Michael’s Kitchen and Bakery is your quintessential southwestern diner, with a massive menu featuring copious amounts of chili. Come hungry: My giant plate of huevos rancheros also came with two (!) choices of sides, including pancakes, toast, or hash browns, among other options. Come early: It’s first-come, first-served, and this spot is a favorite among locals. Bring cash, since they don’t take cards, and consider purchasing a birthday cake-sized cinnamon bun on your way out.
This all-organic community cafe uses regional ingredients to make breakfast items like blueberry blue corn pancakes, chorizo mingas, and smoothies, as well as a variety of sandwiches, salads, and soups, from chicken tinola and beef banh mi to hot ham and brie and bone broth. The white-washed, book-covered space also sells products from local makers, like oils, stationary, and spices.
Reservations highly recommended at Love Apple, where the menu changes nightly but always features organic local ingredients. Set inside a former chapel from the 1800s—stripped back to a now minimalist design—this beautiful space regularly fills up and will fill you up: with three mushroom walnut pate, caramelized onion and apple quesadilla, homemade gnocchi with peas, asparagus, and greens, and the Love Apple tacos. An absolute must visit.
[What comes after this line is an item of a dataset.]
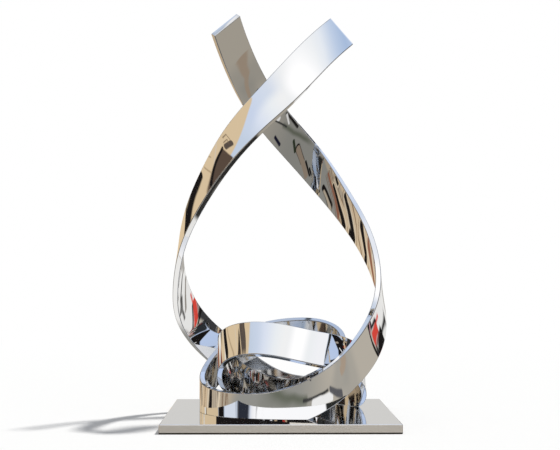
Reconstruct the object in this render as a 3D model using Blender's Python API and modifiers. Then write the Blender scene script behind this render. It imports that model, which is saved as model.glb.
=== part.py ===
"""Abstract ribbon sculpture: a bright steel flat bar, bent into a coil with two crossing arms, on a plate.

The bar follows a bend schedule. Looking straight down on the coil's upright axis as on a clock face, with
twelve at +Y and three at +X, a row gives the hour of one station, its reach out from the axis, the height
of the bar's middle above the plate, and how many degrees the bar's upper edge leans in toward the axis.
Arm A is read off as it stands and arm B after half a turn about the axis. Both end in the same inner coil,
and the two inner ends meet on the axis.

The origin is the middle of the plate's underside. Metres, +Z up.
"""
import math

import bpy
import bmesh
import numpy as np

# Plate
PLATE_SIDE = 0.400
PLATE_THICK = 0.016
PLATE_ARRIS = 0.0008

# Flat bar
BAR_WIDTH = 0.0635
BAR_THICK = 0.010
BAR_ARRIS = 0.0012
BAR_POINTS = 300            # sections along the bar, about 12 mm apart
BAR_STIFFNESS = 0.025       # a bend is spread over about this length

# Where the bar stands on the plate
COIL_AXIS_X = 0.005
WELD_GAP = 0.0003           # the ground foot stays this far off the plate, so the solids don't touch
HOUR = math.radians(30.0)
HALF_TURN = math.pi

# Bend schedule: hour, reach, height, lean in degrees
ARM_A = [
    (-3.55, 0.107, 0.695, 38),
    (-2.15, 0.084, 0.632, 30),
    (-0.75, 0.088, 0.562, 24),
    (0.65, 0.113, 0.480, 24),
    (1.60, 0.139, 0.395, 22),
    (2.50, 0.158, 0.310, 15),
    (3.30, 0.175, 0.228, 10),
    (4.05, 0.184, 0.142, 0),
    (4.65, 0.167, 0.080, -13),
    (5.30, 0.146, 0.040, -10),
    (6.20, 0.130, 0.016, -5),
    (7.20, 0.133, 0.011, -3),
    (8.20, 0.142, 0.017, -2),
    (9.20, 0.144, 0.038, 2),
    (10.20, 0.139, 0.080, 14),
]
ARM_B = [
    (-3.35, 0.110, 0.692, 26),
    (-1.50, 0.060, 0.622, 30),
    (0.35, 0.084, 0.555, 35),
    (1.25, 0.125, 0.488, 39),
    (1.85, 0.157, 0.411, 34),
    (2.40, 0.177, 0.336, 21),
    (3.12, 0.189, 0.252, 9),
    (3.90, 0.196, 0.168, 5),
    (4.60, 0.185, 0.106, -6),
    (5.25, 0.156, 0.058, -8),
    (6.00, 0.138, 0.026, -5),
    (6.90, 0.140, 0.019, -3),
    (7.80, 0.153, 0.024, -2),
    (8.70, 0.147, 0.049, 2),
    (9.60, 0.141, 0.086, 8),
    (10.40, 0.134, 0.108, 16),
]
INNER_COIL = [
    (11.20, 0.131, 0.118, 26),
    (12.20, 0.125, 0.133, 33),
    (13.20, 0.124, 0.132, 27),
    (14.20, 0.119, 0.109, 4),
    (15.10, 0.100, 0.071, -3),
    (15.90, 0.076, 0.042, 0),
    (16.90, 0.042, 0.029, 0),
]
MIDDLE_HEIGHT = 0.027


def remove_everything():
    for obj in list(bpy.data.objects):
        bpy.data.objects.remove(obj, do_unlink=True)


def new_collection(name):
    group = bpy.data.collections.new(name)
    bpy.context.scene.collection.children.link(group)
    return group


def metal(name, colour, roughness):
    material = bpy.data.materials.new(name)
    material.use_nodes = True
    shader = material.node_tree.nodes["Principled BSDF"]
    shader.inputs["Base Color"].default_value = (*colour, 1.0)
    shader.inputs["Metallic"].default_value = 1.0
    shader.inputs["Roughness"].default_value = roughness
    return material


def stations(rows, turn, tilt_sign):
    """Turn schedule rows into rows of x, y, z and tilt in radians."""
    placed = []
    for hour, reach, height, lean in rows:
        bearing = HOUR * hour + turn
        x = COIL_AXIS_X + reach * math.sin(bearing)
        y = reach * math.cos(bearing)
        placed.append((x, y, PLATE_THICK + height, tilt_sign * math.radians(lean)))
    return placed


def whole_schedule():
    """Arm A from its tip inward, the axis, then arm B outward, which is walked the other way round."""
    inward = stations(ARM_A + INNER_COIL, 0.0, 1.0)
    outward = stations(ARM_B + INNER_COIL, HALF_TURN, -1.0)[::-1]
    on_axis = (COIL_AXIS_X, 0.0, PLATE_THICK + MIDDLE_HEIGHT, 0.0)
    return np.array(inward + [on_axis] + outward)


def springy_line(rows, count, stiffness):
    """Draw count evenly spaced points near the rows, as a stiff bar held at them would lie.

    Each row pulls on the two points either side of it, and each run of four points resists a change of
    bend. The balance of the two is one set of linear equations.
    """
    chords = np.linalg.norm(np.diff(rows[:, :3], axis=0), axis=1)
    along = np.concatenate([[0.0], np.cumsum(chords)])
    spacing = along[-1] / (count - 1)
    place = along / spacing
    before = np.minimum(place.astype(int), count - 2)
    share = place - before
    pull = np.zeros((len(rows), count))
    pull[np.arange(len(rows)), before] = 1.0 - share
    pull[np.arange(len(rows)), before + 1] = share
    points_per_row = count / len(rows)
    weight = (stiffness / spacing) ** 3 / math.sqrt(points_per_row)
    resist = weight * np.diff(np.eye(count), n=3, axis=0)
    return np.linalg.solve(pull.T @ pull + resist.T @ resist, pull.T @ rows)


def bar_profile(name, group):
    """Make the bar's section, a rectangle with eased corners: across is its thickness, up its width."""
    half_thick = BAR_THICK / 2
    half_width = BAR_WIDTH / 2
    corners = []
    for side_x, side_y in ((1, 1), (-1, 1), (-1, -1), (1, -1)):
        on_face = (side_x * half_thick, side_y * (half_width - BAR_ARRIS))
        on_edge = (side_x * (half_thick - BAR_ARRIS), side_y * half_width)
        corners += [on_face, on_edge] if side_x == side_y else [on_edge, on_face]
    curve = bpy.data.curves.new(name, "CURVE")
    curve.dimensions = "2D"
    spline = curve.splines.new("POLY")
    spline.points.add(len(corners) - 1)
    for point, (across, up) in zip(spline.points, corners):
        point.co = (across, up, 0.0, 1.0)
    spline.use_cyclic_u = True
    profile = bpy.data.objects.new(name, curve)
    profile.hide_render = True
    profile.display_type = "WIRE"
    group.objects.link(profile)
    return profile


def swept_bar(name, group, profile, line):
    """Sweep the profile along the line, kept upright and then tilted, and return it as a closed mesh."""
    curve = bpy.data.curves.new(name + "_path", "CURVE")
    curve.dimensions = "3D"
    curve.twist_mode = "Z_UP"
    curve.bevel_mode = "OBJECT"
    curve.bevel_object = profile
    curve.use_fill_caps = True
    spline = curve.splines.new("POLY")
    spline.points.add(len(line) - 1)
    for point, (x, y, z, tilt) in zip(spline.points, line):
        point.co = (x, y, z, 1.0)
        point.tilt = tilt
    path = bpy.data.objects.new(name + "_path", curve)
    group.objects.link(path)
    mesh = bpy.data.meshes.new_from_object(path.evaluated_get(bpy.context.evaluated_depsgraph_get()))
    mesh.name = name
    bpy.data.objects.remove(path, do_unlink=True)
    weld_caps(mesh)
    bar = bpy.data.objects.new(name, mesh)
    group.objects.link(bar)
    return bar


def weld_caps(mesh):
    work = bmesh.new()
    work.from_mesh(mesh)
    bmesh.ops.remove_doubles(work, verts=work.verts, dist=0.00001)
    bmesh.ops.recalc_face_normals(work, faces=work.faces)
    work.to_mesh(mesh)
    work.free()


def block(name, group, size, middle):
    work = bmesh.new()
    bmesh.ops.create_cube(work, size=1.0)
    bmesh.ops.scale(work, verts=work.verts, vec=size)
    mesh = bpy.data.meshes.new(name)
    work.to_mesh(mesh)
    work.free()
    made = bpy.data.objects.new(name, mesh)
    made.location = middle
    group.objects.link(made)
    return made


def cut(target, cutter):
    cutter.hide_render = True
    cutter.display_type = "WIRE"
    modifier = target.modifiers.new("cut_" + cutter.name, "BOOLEAN")
    modifier.operation = "DIFFERENCE"
    modifier.solver = "EXACT"
    modifier.object = cutter


def make_plate(parts):
    """The square plate that the bar stands on."""
    size = (PLATE_SIDE, PLATE_SIDE, PLATE_THICK)
    plate = block("base_plate", parts, size, (0.0, 0.0, PLATE_THICK / 2))
    arris = plate.modifiers.new("arris", "BEVEL")
    arris.width = PLATE_ARRIS
    arris.segments = 2
    arris.limit_method = "ANGLE"
    plate.data.materials.append(metal("plate_steel", (0.66, 0.64, 0.61), 0.22))
    return plate


def make_ribbon(parts, cutters):
    """The bent bar, ground flat where its lower edge would run into the plate."""
    line = springy_line(whole_schedule(), BAR_POINTS, BAR_STIFFNESS)
    profile = bar_profile("bar_profile", cutters)
    ribbon = swept_bar("ribbon", parts, profile, line)
    ribbon.data.shade_smooth()
    ribbon.data.set_sharp_from_angle(angle=math.radians(30))
    floor_depth = PLATE_SIDE / 4
    floor_top = PLATE_THICK + WELD_GAP
    floor = block("foot_grinding", cutters, (PLATE_SIDE * 2, PLATE_SIDE * 2, floor_depth),
                  (0.0, 0.0, floor_top - floor_depth / 2))
    cut(ribbon, floor)
    ribbon.data.materials.append(metal("mirror_steel", (0.80, 0.81, 0.82), 0.04))
    return ribbon


def main():
    remove_everything()
    parts = new_collection("abstract_metal_sculpture")
    cutters = new_collection("cutters")
    make_plate(parts)
    make_ribbon(parts, cutters)


main()
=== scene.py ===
# %% [markdown]
# # A ribbon of mirror steel on a square plate
#
# This lesson dresses an abstract sculpture in Blender: one bright steel flat bar, bent into a coil with
# two crossing arms, standing on a polished plate. The solid model comes in as a fixed frame. It says
# where everything stands, and this script makes the surfaces that the eye sees.

# %% Load the frame
import math

import bmesh
import bpy
import numpy as np
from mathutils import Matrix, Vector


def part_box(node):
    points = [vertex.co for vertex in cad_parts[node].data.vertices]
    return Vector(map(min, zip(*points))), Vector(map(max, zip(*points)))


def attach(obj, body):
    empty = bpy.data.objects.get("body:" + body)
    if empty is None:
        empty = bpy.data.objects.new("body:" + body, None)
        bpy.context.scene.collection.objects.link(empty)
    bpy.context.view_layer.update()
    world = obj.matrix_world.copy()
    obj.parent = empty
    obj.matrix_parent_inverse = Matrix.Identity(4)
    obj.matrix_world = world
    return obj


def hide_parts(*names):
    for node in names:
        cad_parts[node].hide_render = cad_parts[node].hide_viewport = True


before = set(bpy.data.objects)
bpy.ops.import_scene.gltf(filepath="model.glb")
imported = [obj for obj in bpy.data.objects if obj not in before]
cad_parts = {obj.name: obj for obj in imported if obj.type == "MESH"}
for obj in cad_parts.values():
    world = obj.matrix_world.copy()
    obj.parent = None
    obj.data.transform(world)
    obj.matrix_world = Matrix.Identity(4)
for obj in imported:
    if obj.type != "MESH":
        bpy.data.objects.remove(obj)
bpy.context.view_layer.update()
plate_low, plate_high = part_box("base_plate")
ribbon_low, ribbon_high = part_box("ribbon")
PLATE_TOP = plate_high.z
PLATE_SIDE = plate_high.x - plate_low.x
print("plate", round(PLATE_SIDE, 4), "m square, top at", round(PLATE_TOP, 4), "m")
print("ribbon from", [round(v, 4) for v in ribbon_low], "to", [round(v, 4) for v in ribbon_high])


# %% [markdown]
# ## Writing nodes as sums
#
# A finish is a set of sums about places and directions, so it reads best as sums. The class below wraps
# one output socket. Adding, multiplying or comparing wires adds the Math node that does it. Every other
# node comes from one method, which sets the node up first and then fills its sockets.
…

A dive bar meets the historic southwest, Alley Cantina is housed inside the oldest building in Taos. It was built in the 16th century by the Pueblo Indians and was later occupied by the Spanish government from the 17th to the 19th centuries. But it has all the fixings of your favorite local dive bar: a pool table, shuffleboard, TVs, and live music every night, with the added charm of a skylight lined with plants and string lights. Focus your attention on the margarita list here—shout out to “The Horny Gramma,” which is deceptively strong.
Called “the living room of Taos,” the Adobe Bar features a long tequila list and nightly entertainment from inside the Historic Taos Inn located in the center of town. Built in 1936, celebrities like D.H. Lawrence and Greta Garbo have spent time here, and Robert Redford has (more recently) been spotted at the bar. Stop in for a drink before getting dinner at Doc Martin’s, also at the Inn, which is named after Dr. Thomas Paul (Doc) Martin who was the county’s first physician, arriving here in the 1890s.
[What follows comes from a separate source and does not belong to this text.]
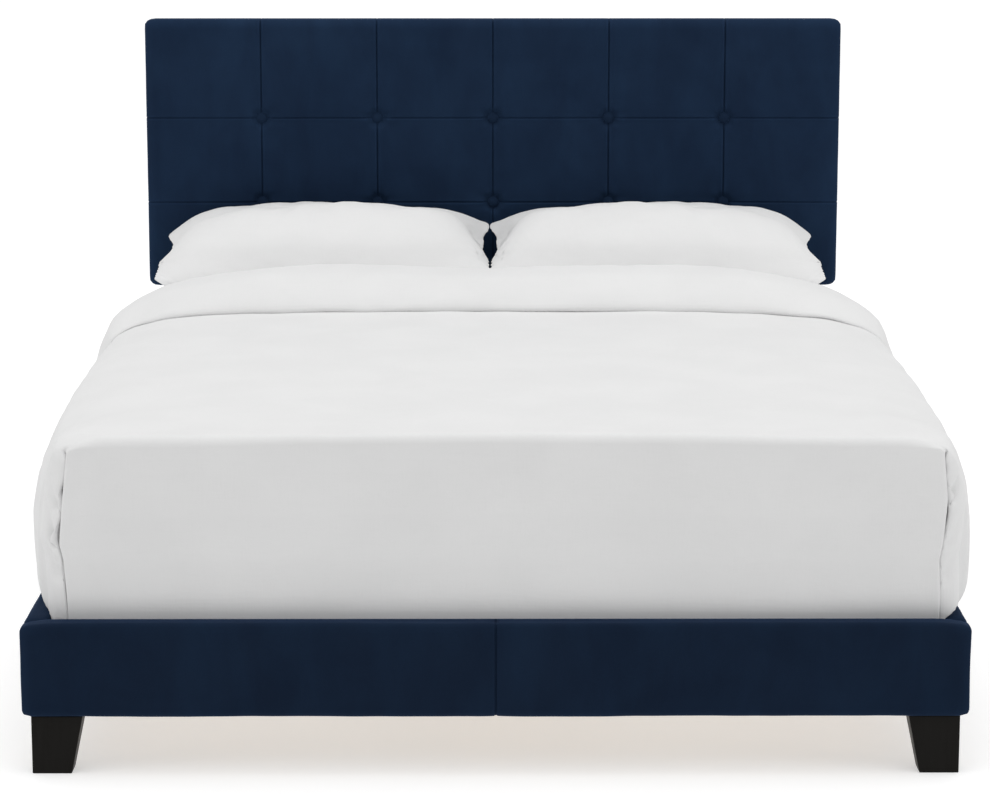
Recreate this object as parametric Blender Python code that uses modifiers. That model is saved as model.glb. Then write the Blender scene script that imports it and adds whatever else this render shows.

This brewery, founded in 2012, is known for its “Mothership,” a 6,000-square-foot facility near the Rio Grande Gorge Bridge with a 10-barrel brewing system, dining hall, music hall, and an amphitheater on five acres. You can also try 12 of their house beers on draught at the Taos Mesa Taproom in town, with a large selection of pizzas to accompany your brew of choice.
The Taos Pueblo people have been integral to the community for centuries and remain a cornerstone of the town today. Continuously inhabited for over 1,000 years, the Taos Pueblo is the only living Native American community designated both a World Heritage Site by UNESCO and a National Historic Landmark. It’s also the only tribe to receive all its seized land back from the U.S. government, when 48,000 acres of mountain land including their sacred Blue Lake was returned in 1970. Approximately 150 Taos Indians live within the Pueblo fulltime, where there is an elementary school and tribal council governance. College students give donation-based tours roughly every hour.
There are dozens of day hikes to choose from in Carson National Forest, the 1.5 million acre mountainous park. For a decently challenging half-day hike, check out the Devisadero Loop Trail, which is marked at 5.1 miles but take note: that doesn’t account for the one mile straight away to get to the trail head. There are some steep hills and switchbacks through the juniper trees and Douglas firs, as you make your way up to the devisadero which means “lookout.” The peak was historically used by the Taos Pueblo Indians to stand guard against the Apaches who would come down Taos Canyon to raid the pueblo. Keep your eyes peeled for tarantulas—I saw two of the furry guys on the trail.
The 12 galleries that make up the Harwood Art Museum tell a comprehensive history of art in Taos, starting with work from the Taos Society of Artists and Native American artists. You’ll find pieces from TSA members Ernest L. Blumenschein and Joseph Henry Sharp, alongside works by R.C. Gorman, who the New York Times has called “the Picasso of American Indian artists.” You’ll also find drawings by Andrew Dasburg and Nicolai Fechin, sculptures from Ken Price, and, most famously, seven of Agnes Martin’s large grid paintings, set in a custom gallery with four yellow Donald Judd benches placed directly under the oculus.
Nicolai Fechin grew up in Russia and became a commissioned artist when he was just 13 years old. He studied at Kazan Art School, living in an abandoned house after his parents divorced. In 1923, he emigrated with his wife and daughter to New York City where he became an overnight success painting portraits. In 1927, at the invitation of one Mabel Dodge Luhan, he moved his family to Taos, where he purchased and spent five years remodeling a two-story, eight-room house, combining Russian, Southwest, and Native American styles.
In 1979, the Fechin House was placed on the National Registry of Historic American Homes and the State of New Mexico Registered Cultural Properties. Fechin’s daughter Eya returned to the studio after her parents passed away, creating the Fechin Institute and maintaining active exhibition and education programs until her death in November 2002. Today, you’ll find exhibits highlighting the Taos Society of Artists, Marjorie Eaton’s work, and of course Fechin’s own paintings.
In between Taos and Sante Fe you’ll find Ojo de Caliente, thermal hot springs with mineral pools, a mud pool, steam room, and sauna. Daily rates are only $30 Monday to Thursday, and $45 Friday to Sunday, and covers access to all amenities from 9:30 a.m. to 10 p.m. (Massages and other spa offerings cost more.) You can also stay on the property, and take advantage of the hiking and yoga offerings, or stop in for a drink or dinner at the Artesian Restaurant or Wine Bar Lounge, which source fruits and vegetables directly from the 2-acre farm on property. Consider making this your first stop on your drive from Santa Fe Airport to Taos.